On Sunday I enjoyed a party for a friend of mine who just graduated from college. I chased my daughter around Precita Park down the hill from our house. Friends passed around our little Chase so that Andrea and I could play kickball. A friend of mine at the party was wearing the sweetest Adidas jacket, exactly the kind I would buy if I were to buy a jacket. I commented about my admiration for the jacket. A few minutes later he put it around my shoulders and told me to try it on. He told me to keep it. It was a small thing in some ways, but it was just so odd; I don't really buy new clothes any more, and it was exactly the jacket I had in the back of my head that I would like to have if I could ever find it at a thrift store.

Today I sit on my computer realizing how much work there is to be done with ReIMAGINE and in this City, so many hurdles in so many different ways, but I am grateful for my weekend, reminding me that I am blessed, just like my old friend.

Thursday, May 17, 2007

My Prayer

A Prayer I wrote for SEVEN...


We yearn to see your Promises fulfilled
To see You revealed in our midst

We yearn for peace
For reconciliation and simple trust
With the people we eat with
With the people we’ve left behind
With the people we walk by every day

Help us! Please help us!
We want to be your people
We want to see your Kingdom Come
We want to be a part of the solution
We want to be the change

We are strong, but we are frail
We can be wise, and we can be fools

You have promised your Spirit will guide us
In some real and supernatural way

Let us know that we are your beloved
In spite of what may tell us we are not

Let us become the people we were made to be
Let us inhabit the way of love
Use us to somehow bring goodness to this earth you created

Oh God help us leave the past behind
And move forward to You

Here we are
Help us
Lead us
Change us
Mold us
Make us

Something new
Something good
Something pure

Give us the strength to press on
Into Love

Oh God let us love
Oh God let us love
Oh God let us love

Tuesday, May 01, 2007

The margins

In my limited experience, the "General Hospital" is usually a place you don't want to go. It is certainly true of General Hospital here in San Francisco. It's on Potrero just a few blocks from our house, and it has this ominous feeling. Enormous brick buildings dominate the street for several minutes as you walk by. In the center of the brick buildings is a concrete building where I spent the day last Thursday. No, I didn't get hurt. I participated in a training for future chaplains at the hospital.

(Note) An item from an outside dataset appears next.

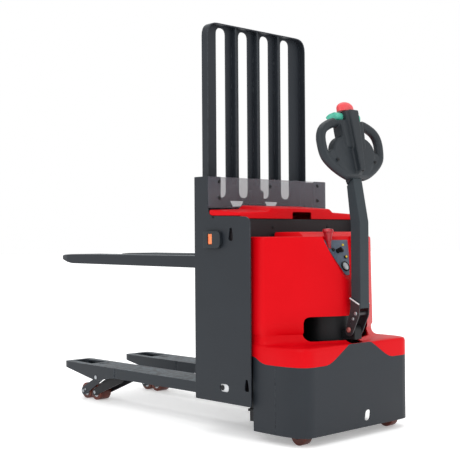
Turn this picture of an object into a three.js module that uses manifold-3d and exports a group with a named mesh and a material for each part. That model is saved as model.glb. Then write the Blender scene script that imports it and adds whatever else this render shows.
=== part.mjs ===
// Double-deck walkie stacker: initial-lift support legs, a low mast with a fork carriage and a
// tall load backrest, a battery hood, a steered drive unit and a tiller.
// Millimetres. X runs from the forks (-) to the driver (+), Y from the truck's left (-) to its
// right (+), Z up from the floor. X = 0 is the fork-side edge of the side panels; the last lines
// move the origin to the middle of the footprint.
import * as THREE from "three";
import { mergeVertices } from "three/addons/utils/BufferGeometryUtils.js";
import Module from "manifold-3d";

const wasm = await Module();
wasm.setup();

// ---------------------------------------------------------------- driving dimensions
const gap = 0.4; // between pieces that are fixed to each other
const play = 3; // between pieces that slide past each other
const initialLift = 100; // travel of the legs; they are drawn raised by this

const panel = {
  length: 347, bottom: 141, top: 1113, neck: 87, shoulder: 933, shoulderRise: 7, sheet: 6, halfWidth: 386,
  rearRadius: 38, notchRadius: 34, flange: 72, frontFlange: 54, flangeBottom: 205,
};
const skirt = {
  front: 340, rear: 615, halfWidth: 365, bottom: 40, seam: 322, sheet: 5, creaseX: 465,
  flatHalf: 285, tongueTop: 398, tongueHalf: 72, tongueFoot: 196, shoulderRise: 28,
  towHoleZ: 88, towHoleY: 44,
};
const cover = {
  front: 292, wall: 5, shelf: 398, shelfRound: 14, top: 848, deck: 868, deckHalf: 185,
  sideEnd: 391, sideHalf: 356, creaseX: 482, creaseHalf: 202, noseRadius: 135,
  slotBottom: 410, slotTop: 508, slotHalf: 206, slotRound: 30,
};
const consolePocket = {
  topX: 475, topZ: 838, bottomX: 549, bottomZ: 674, halfTop: 80, halfBottom: 12, plate: 3,
  rim: 22, backing: 10,
};
const steer = {
  x: 425, drumPlay: 22, drumBottom: 404, drumTop: 512, motorRadius: 72, motorTop: 690,
  wheelRadius: 115, wheelWidth: 74, axleRadius: 16,
};
const tiller = {
  pivotX: 582, pivotZ: 453, pinRadius: 10, armFront: 590, armRear: 640, armHalf: 29, armBottom: 545,
  bend: 907, neckFront: 570, neckRear: 604, neckFrontZ: 1060, neckRearZ: 1093, wall: 4,
  cheek: 4, cheekRadius: 26,
};
const head = {
  x: 594, z: 1105, tilt: 10.8, thickness: 44, gripRadius: 21, gripHalf: 187, capBottom: 278, capTop: 322,
  capHalf: 52, throttleAt: 257, throttleHalf: 78,
};
const leg = {
  length: 1206, halfOuter: 286, width: 168, top: 191, height: 50, sheet: 6, topSheet: 8,
  apexX: 886, apexZ: 112, noseZ: 157, jointX: 731, noseRound: 62, slitX: 936,
};
const roller = {
  radius: 41, width: 70, bore: 9, pin: 8, frontPivotX: 896, frontPivotZ: 128, frontX: 1052,
  rearPivotX: 745, rearPivotZ: 140, rearX: 966, plate: 6, edge: 5,
};
const fork = {
  length: 1262, halfOuter: 285, width: 180, top: 763, heel: 55, tip: 48, tipLength: 162, sheet: 7,
  shank: 38, shankTop: 862,
};
const backrest = {
  x: 19, sheet: 6, halfWidth: 321, top: 1810, bottom: 700, slotTop: 1798, slotBottom: 1028,
  slotWidth: 60, slotPitch: 140, corner: 62, rim: 38, rimBottom: 960, rimSheet: 5, rib: 26, ribSheet: 8,
};
const mast = {
  front: 14, rear: 79, halfWidth: 192, flange: 40, sheet: 8, top: 985, tie: 55, rollerRadius: 23.4,
  rollerWidth: 28,
};
const ram = {
  radius: 17, barrel: 24, barrelTop: 640, top: 890, pulleyRadius: 25, pulleyZ: 935, pulleyWidth: 20,
  chain: 6.4, chainWidth: 16,
};
const battery = { front: 96, rear: 280, halfWidth: 374, top: 925, sheet: 3, packTop: 720 };
const hood = {
  front: 95, rear: 287, frontTop: 990, wingDrop: 17, slope: 0.085, deckHalf: 190, bottom: 927,
  lip: 2.5, wall: 4, notchHalf: 62, notchTop: 957,
};
const beam = { front: 2, rear: 92, bottom: 146, top: 196, floor: 12, sheet: 8 };
const guard = { sheet: 4, bottom: 976, edge: 2 };
const lamp = {
  front: 73, rear: 180, bottom: 800, top: 874, proud: 16, lensX: 115.5, lensWidth: 27, lensBottom: 817,
  lensTop: 862, pocket: 5,
};
const chassis = {
  plateBottom: 118, plate: 10, wellRadius: 150, postFront: 301, postRear: 330, postOuter: 348,
  postWidth: 22, postBottom: 75, postTop: 800,
};
const caster = { x: 515, y: 285, radius: 40, width: 44, fork: 5, offset: 22 };
const lifter = { x: 314, y: 232, barrel: 25, rod: 15, barrelTop: 430, top: 560 };
const spring = {
  y: 43, footX: 560, footZ: 422, topX: 612, topZ: 545, barrel: 8, rod: 4, pin: 4, barrelEnd: 80,
};
const stopButton = { x: 488, y: -56, bottom: 796, stem: 13, cap: 25, capBottom: 864, capTop: 882 };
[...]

No one wants to go to General. You go there for two reasons: you were in a serious car accident or other traumatic incident that has put your body into a physical condition in which you need to be at a Trauma 1 facility, OR you need standard hospital care but can't go to another hospital (you have no insurance, are mentally ill, homeless, etc.) General takes anyone, which makes this particular hospital a gathering place for people truly on the margins. Some friends recently walked by and saw some mentally ill people in front of one of the brick buildings and thought, "That is where Jesus would be hanging out." Well, I'm certainly not Jesus but I am looking forward to spending more time at the hospital.

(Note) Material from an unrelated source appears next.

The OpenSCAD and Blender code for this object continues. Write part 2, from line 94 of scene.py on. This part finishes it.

While sitting in hospital meeting rooms for hours upon hours and enjoying some truly disgusting and unhealthy hospital food, I dreamed about providing spiritual care for people who are truly on the margins of our society. At least in San Francisco, one does not need to be ordained as a minister to be a chaplain. For some of you reading this blog entry becoming a chaplain at a county or general hospital could be a real outlet for hopes of caring for people who are in lonely, poor and sick. I highly recommend at least thinking about it.